= David Hibbard (stage actor) =

American stage performer

David Hibbard (born June 21, 1965, in Spokane, Washington, raised in Ohio) is an American stage performer, primarily known for Broadway musicals and television commercial voiceovers. Since 1999, Hibbard has been a teacher of vocal performance and audition technique at Collaborative Arts Project 21 (CAP21), once affiliated with New York University Tisch School of the Arts and now a part of Molloy College in Rockville Centre, Long Island with studio space at Molloy College Manhattan Center.

==Career==
Hibbard made his Broadway debut in Cats in 1993 in the role of the Rum Tum Tugger at the Winter Garden Theatre. Next was a Once Upon A Mattress revival in the role of the Jester, starring Sarah Jessica Parker and Jane Krakowski, which opened on December 19, 1996, at the Broadhurst Theatre and ran for 188 performances. Hibbard originated the role of Bobby/Michael Bennett in A Class Act. The musical was initially produced Off-Broadway by Manhattan Theatre Club opening on October 3, 2000, and running until December 10, 2000. A Class Act transferred to the Ambassador Theatre on Broadway, where it opened on March 11, 2001, and ran for 30 previews and 105 regular performances. Hibbard replaced Michael McGrath in Monty Python's Spamalot in the role of Patsy, singing "Always Look on the Bright Side of Life". Hibbard joined the Broadway production of Billy Elliot The Musical in June 2009 and later toured the US in the second national tour.

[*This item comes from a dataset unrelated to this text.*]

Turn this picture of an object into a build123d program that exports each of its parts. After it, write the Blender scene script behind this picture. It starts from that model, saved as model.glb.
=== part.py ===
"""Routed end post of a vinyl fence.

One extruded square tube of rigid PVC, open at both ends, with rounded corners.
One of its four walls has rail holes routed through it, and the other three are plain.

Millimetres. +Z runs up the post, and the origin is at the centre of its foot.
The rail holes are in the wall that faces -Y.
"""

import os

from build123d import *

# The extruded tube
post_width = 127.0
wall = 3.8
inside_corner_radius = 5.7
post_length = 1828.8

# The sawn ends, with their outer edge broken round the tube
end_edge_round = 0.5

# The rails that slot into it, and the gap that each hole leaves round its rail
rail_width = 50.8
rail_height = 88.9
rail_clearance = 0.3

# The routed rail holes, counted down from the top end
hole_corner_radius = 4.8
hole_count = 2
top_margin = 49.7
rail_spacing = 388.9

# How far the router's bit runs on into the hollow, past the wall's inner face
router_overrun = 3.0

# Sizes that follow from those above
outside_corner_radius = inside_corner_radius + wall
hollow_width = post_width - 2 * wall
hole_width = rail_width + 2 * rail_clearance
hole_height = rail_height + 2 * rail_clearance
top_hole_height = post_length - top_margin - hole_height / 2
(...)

Hibbard was in the 2012–2013 production of Elf: The Musical in the role of Matthews. Hibbard was also seen in Something Rotten!, an original musical comedy with a book by John O'Farrell and Karey Kirkpatrick and music and lyrics by Karey and Wayne Kirkpatrick. He understudied four roles; Nick Bottom, Nostradamus, Shylock and Lord Clapham, in addition to performing in the ensemble nightly. Something Rotten! opened on Broadway at the St. James Theatre in previews on March 23, 2015, and officially opened on April 22, 2015. It was nominated for ten Tony Awards, including Best Musical, and won one (Christian Borle as Best Featured Actor in a Musical). Its cast album received a nomination for the 2016 Grammy Award for Best Musical Theater Album. Most recently Hibbard was seen in Mrs. Doubtfire, a musical with music and lyrics by Wayne and Karey Kirkpatrick and a book by Karey Kirkpatrick and John O'Farrell. It is based on the 1993 film of the same name. The musical is directed by Jerry Zaks with choreography by Lorin Latarro. Rob McClure plays the role of Daniel Hillard/Mrs. Doubtfire, with Jenn Gambatese as Miranda Hillard, Brad Oscar as Frank Hillard, Analise Scarpaci as Lydia Hillard, Jake Ryan Flynn as Christopher Hillard, Avery Sell as Natalie Hillard, J. Harrison Ghee as Andre, Mark Evans as Stuart Dunmire, Charity Angél Dawson as Wanda Sellner, and Peter Bartlett as Mr. Jolly. Hibbard portrayed a number of supporting roles.

Off-Broadway, David was seen in the 2014 Jack Plotnick and Seth Rudetsky production of Disaster! (musical) the musical, in the role of Tony. David was in the original company of Forbidden Broadway Strikes Back!, a version of Forbidden Broadway created by Gerard Alessandrini. It previewed on Thursday September 5 and opened at the Triad Theater on Wednesday October 16, 1996, with Bryan Batt, Donna English and Christine Pedi. Hibbard has also appeared Off-Broadway as Hercule in Can-Can at City Center Encores!. The staged concert production featured Patti Lupone as La Mome Pistache, Michael Nouri, Charlotte d'Amboise (Claudine), Reg Rogers and Eli Wallach. This production was directed by Lonny Price and choreographed by Casey Nicholaw.

Hibbard's notable voice-over work is showcased in Page to Screen, an American documentary television series hosted by Peter Gallagher. The series premiered October 28, 2002. on Bravo

Hibbard is a graduate of Ohio State University with a degree in music education and in addition to being on faculty at Molloy/CAP21 Theater Arts Program, he is one of the program directors of the Molloy College Musical Theater Summer Intensive at the Madison Theater.